THE PROBLEM: Below this line is the material. Write out only its lines from the one containing "const layout = new THREE.Group();" through the one containing "obj.matrix_world = world", both kept, exactly.

* Start RECORDS FOR THIS EXERCISE *

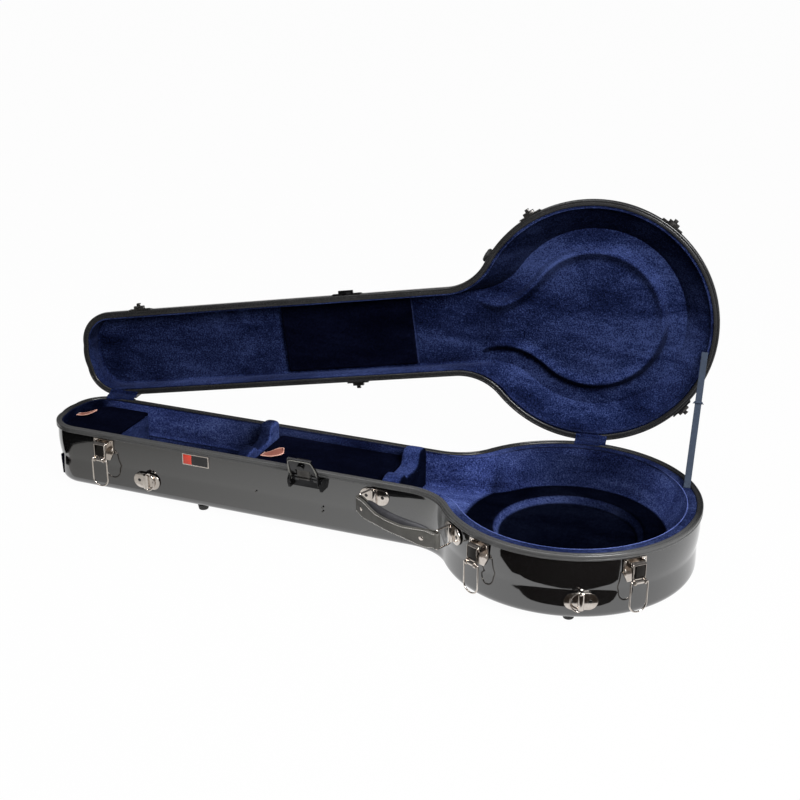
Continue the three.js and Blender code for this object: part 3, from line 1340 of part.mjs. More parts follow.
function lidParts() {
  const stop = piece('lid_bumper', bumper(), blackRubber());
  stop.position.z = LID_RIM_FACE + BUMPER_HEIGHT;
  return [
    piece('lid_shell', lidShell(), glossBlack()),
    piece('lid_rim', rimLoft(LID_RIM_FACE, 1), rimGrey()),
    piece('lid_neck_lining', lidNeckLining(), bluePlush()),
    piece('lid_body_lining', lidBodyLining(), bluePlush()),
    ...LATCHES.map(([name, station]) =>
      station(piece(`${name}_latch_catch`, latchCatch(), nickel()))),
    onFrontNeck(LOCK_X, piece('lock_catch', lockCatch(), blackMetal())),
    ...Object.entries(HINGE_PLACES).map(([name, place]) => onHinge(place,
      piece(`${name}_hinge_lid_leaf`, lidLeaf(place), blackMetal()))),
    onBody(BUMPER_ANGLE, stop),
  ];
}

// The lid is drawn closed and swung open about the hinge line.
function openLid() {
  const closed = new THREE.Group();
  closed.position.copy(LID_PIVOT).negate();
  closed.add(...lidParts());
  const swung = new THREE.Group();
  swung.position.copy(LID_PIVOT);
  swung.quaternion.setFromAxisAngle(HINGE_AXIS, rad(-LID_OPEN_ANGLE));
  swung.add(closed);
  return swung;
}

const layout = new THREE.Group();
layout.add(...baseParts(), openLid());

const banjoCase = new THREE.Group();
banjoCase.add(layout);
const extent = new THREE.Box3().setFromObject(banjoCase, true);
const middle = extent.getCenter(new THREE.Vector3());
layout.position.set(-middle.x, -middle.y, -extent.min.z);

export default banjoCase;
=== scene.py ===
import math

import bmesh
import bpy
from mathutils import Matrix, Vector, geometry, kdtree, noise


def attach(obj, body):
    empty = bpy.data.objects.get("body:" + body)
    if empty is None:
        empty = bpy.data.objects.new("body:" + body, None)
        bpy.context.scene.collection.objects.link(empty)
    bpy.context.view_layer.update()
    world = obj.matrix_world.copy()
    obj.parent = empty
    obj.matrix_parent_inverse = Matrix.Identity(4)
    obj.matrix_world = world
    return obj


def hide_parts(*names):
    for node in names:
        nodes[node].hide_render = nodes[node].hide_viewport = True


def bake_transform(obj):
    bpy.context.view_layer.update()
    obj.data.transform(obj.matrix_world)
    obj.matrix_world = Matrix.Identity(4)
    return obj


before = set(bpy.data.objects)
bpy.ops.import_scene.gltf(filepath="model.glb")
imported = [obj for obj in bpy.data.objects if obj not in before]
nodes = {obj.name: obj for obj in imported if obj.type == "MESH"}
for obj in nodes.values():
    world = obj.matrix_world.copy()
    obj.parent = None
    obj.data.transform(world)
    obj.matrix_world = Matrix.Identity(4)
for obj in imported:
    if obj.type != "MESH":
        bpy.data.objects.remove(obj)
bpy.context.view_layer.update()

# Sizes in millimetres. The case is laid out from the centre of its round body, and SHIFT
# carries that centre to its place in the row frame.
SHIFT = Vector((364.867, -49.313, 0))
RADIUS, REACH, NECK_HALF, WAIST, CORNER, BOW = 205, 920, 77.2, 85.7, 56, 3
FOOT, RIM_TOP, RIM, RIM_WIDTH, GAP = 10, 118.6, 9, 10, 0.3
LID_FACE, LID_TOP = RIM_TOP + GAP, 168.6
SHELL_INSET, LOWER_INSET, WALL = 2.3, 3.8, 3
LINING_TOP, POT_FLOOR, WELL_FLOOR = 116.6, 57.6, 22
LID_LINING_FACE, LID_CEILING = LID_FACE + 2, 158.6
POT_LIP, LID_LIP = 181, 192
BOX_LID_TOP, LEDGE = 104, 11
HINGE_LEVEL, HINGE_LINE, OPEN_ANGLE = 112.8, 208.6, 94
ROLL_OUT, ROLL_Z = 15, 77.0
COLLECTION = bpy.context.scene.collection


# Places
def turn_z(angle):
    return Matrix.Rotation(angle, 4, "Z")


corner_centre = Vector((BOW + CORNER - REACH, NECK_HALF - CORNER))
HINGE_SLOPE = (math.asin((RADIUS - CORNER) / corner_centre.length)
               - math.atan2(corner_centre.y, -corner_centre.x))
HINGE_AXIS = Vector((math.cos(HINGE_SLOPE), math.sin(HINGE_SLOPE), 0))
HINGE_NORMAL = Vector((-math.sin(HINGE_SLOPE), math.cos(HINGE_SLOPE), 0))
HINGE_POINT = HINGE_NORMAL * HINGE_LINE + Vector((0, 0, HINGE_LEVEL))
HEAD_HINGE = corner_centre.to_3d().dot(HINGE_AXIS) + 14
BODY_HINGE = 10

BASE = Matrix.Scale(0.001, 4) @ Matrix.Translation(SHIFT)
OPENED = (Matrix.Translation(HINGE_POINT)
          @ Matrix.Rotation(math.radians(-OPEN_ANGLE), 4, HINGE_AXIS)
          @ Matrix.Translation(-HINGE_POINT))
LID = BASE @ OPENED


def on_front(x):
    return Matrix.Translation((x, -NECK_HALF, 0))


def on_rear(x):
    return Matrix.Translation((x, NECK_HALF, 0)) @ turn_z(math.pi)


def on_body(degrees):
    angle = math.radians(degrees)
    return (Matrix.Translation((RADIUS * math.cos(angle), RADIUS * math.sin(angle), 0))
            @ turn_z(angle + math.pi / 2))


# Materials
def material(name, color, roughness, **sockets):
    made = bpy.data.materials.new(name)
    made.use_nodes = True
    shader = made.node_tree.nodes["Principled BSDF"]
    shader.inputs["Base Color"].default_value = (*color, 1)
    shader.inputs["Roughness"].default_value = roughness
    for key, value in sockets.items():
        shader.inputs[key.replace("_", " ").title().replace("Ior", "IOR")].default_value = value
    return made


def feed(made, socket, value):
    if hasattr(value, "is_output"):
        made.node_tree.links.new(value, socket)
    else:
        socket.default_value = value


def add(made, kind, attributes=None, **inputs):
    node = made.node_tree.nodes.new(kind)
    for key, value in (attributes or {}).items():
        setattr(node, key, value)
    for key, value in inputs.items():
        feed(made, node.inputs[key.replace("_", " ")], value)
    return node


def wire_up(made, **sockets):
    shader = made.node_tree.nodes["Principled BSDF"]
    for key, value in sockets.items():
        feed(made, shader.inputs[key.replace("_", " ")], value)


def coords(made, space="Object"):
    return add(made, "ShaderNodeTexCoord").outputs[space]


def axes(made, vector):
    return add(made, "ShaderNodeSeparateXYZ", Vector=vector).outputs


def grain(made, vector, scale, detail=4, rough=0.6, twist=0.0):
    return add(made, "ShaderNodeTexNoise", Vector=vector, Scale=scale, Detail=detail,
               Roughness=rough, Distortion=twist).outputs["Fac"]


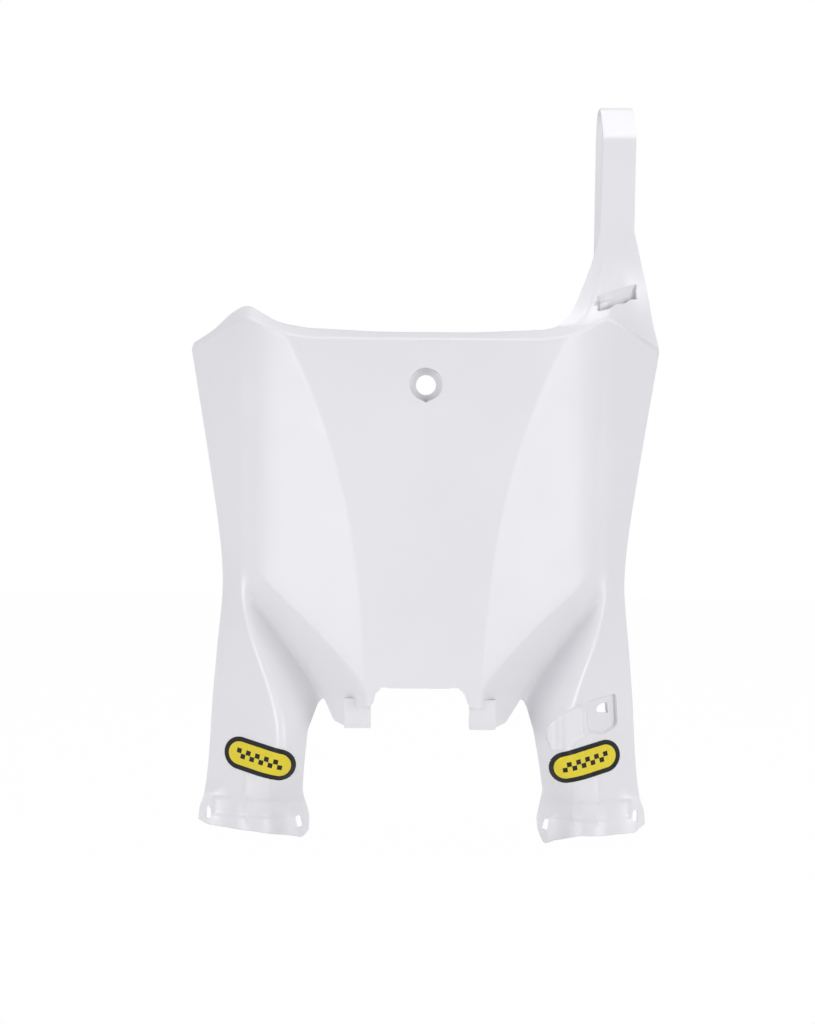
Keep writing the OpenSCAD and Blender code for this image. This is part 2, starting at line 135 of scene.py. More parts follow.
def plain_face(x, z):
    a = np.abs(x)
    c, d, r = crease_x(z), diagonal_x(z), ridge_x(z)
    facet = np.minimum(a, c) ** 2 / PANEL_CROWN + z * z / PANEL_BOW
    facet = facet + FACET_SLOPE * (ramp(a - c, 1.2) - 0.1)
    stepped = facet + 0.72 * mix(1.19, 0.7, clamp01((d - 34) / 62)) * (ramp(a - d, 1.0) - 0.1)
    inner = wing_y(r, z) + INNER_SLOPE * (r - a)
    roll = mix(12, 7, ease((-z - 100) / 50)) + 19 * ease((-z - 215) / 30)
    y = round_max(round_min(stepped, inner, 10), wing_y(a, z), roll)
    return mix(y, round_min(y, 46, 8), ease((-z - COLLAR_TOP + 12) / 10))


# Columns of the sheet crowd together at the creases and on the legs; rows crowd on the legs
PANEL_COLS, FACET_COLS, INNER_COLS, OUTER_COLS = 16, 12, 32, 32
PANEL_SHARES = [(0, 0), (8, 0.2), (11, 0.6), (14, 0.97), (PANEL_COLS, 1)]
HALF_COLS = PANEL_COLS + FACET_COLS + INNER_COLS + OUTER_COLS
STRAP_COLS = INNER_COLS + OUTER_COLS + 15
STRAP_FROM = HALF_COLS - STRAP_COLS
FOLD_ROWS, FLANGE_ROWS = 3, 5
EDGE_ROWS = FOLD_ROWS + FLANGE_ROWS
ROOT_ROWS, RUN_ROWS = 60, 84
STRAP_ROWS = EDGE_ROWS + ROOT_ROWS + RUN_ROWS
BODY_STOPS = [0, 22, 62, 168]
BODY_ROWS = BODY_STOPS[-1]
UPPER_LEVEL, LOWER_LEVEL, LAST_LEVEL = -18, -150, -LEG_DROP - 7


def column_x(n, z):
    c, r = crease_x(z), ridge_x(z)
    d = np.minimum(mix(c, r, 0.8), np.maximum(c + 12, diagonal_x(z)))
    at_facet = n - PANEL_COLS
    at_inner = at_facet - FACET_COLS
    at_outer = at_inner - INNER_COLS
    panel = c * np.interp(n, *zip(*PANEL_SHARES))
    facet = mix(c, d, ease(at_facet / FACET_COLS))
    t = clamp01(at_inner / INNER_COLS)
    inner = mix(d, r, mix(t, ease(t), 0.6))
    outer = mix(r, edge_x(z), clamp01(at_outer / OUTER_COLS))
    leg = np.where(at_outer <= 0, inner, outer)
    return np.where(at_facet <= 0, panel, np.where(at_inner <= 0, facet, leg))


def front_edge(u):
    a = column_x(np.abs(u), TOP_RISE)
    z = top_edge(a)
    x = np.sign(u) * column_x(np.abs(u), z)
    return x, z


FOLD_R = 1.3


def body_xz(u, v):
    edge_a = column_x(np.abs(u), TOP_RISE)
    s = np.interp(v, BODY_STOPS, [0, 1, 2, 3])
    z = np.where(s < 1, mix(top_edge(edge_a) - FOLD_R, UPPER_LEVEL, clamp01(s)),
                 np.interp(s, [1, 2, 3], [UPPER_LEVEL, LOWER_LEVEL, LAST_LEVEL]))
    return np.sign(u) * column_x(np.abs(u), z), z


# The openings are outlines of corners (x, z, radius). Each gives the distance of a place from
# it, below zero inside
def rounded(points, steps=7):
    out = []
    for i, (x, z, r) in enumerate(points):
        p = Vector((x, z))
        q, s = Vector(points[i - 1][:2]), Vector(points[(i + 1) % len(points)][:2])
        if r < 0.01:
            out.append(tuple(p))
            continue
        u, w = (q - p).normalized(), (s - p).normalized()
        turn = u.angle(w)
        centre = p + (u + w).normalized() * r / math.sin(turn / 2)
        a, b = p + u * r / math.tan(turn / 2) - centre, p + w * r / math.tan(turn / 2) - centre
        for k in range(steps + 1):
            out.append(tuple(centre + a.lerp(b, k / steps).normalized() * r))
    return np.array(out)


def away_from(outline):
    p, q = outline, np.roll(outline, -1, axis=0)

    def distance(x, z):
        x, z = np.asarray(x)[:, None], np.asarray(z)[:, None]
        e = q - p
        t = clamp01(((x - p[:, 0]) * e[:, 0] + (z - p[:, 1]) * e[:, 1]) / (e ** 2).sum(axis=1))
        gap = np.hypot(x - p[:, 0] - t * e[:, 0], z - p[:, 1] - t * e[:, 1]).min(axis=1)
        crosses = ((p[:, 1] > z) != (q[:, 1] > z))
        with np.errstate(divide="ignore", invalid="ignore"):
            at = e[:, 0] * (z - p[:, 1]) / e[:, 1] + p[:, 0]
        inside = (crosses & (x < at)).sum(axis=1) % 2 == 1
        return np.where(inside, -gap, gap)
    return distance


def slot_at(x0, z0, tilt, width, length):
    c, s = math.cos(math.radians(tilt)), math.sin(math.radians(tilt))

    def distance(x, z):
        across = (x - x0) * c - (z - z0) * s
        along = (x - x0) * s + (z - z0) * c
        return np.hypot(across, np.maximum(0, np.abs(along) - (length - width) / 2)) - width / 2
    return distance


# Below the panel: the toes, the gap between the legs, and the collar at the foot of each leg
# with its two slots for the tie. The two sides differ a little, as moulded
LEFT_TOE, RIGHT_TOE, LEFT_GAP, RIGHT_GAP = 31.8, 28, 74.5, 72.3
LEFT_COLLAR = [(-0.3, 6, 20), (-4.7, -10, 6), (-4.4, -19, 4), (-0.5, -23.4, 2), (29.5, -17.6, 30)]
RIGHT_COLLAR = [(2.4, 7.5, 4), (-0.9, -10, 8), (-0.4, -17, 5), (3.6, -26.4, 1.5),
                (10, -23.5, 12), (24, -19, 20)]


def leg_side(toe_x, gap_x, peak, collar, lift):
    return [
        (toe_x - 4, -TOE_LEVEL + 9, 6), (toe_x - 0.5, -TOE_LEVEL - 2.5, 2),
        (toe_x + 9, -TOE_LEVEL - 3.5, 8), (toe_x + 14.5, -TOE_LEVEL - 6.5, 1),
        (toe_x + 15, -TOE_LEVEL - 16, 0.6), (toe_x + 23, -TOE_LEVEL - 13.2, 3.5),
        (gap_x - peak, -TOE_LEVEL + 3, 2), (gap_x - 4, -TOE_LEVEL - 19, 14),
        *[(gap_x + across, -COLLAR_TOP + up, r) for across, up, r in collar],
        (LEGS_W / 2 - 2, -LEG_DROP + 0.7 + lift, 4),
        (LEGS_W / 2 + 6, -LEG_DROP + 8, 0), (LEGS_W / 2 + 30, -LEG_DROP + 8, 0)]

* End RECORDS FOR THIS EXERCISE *

EXERCISE ANSWER:
const layout = new THREE.Group();
layout.add(...baseParts(), openLid());

const banjoCase = new THREE.Group();
banjoCase.add(layout);
const extent = new THREE.Box3().setFromObject(banjoCase, true);
const middle = extent.getCenter(new THREE.Vector3());
layout.position.set(-middle.x, -middle.y, -extent.min.z);

export default banjoCase;
=== scene.py ===
import math

import bmesh
import bpy
from mathutils import Matrix, Vector, geometry, kdtree, noise


def attach(obj, body):
    empty = bpy.data.objects.get("body:" + body)
    if empty is None:
        empty = bpy.data.objects.new("body:" + body, None)
        bpy.context.scene.collection.objects.link(empty)
    bpy.context.view_layer.update()
    world = obj.matrix_world.copy()
    obj.parent = empty
    obj.matrix_parent_inverse = Matrix.Identity(4)
    obj.matrix_world = world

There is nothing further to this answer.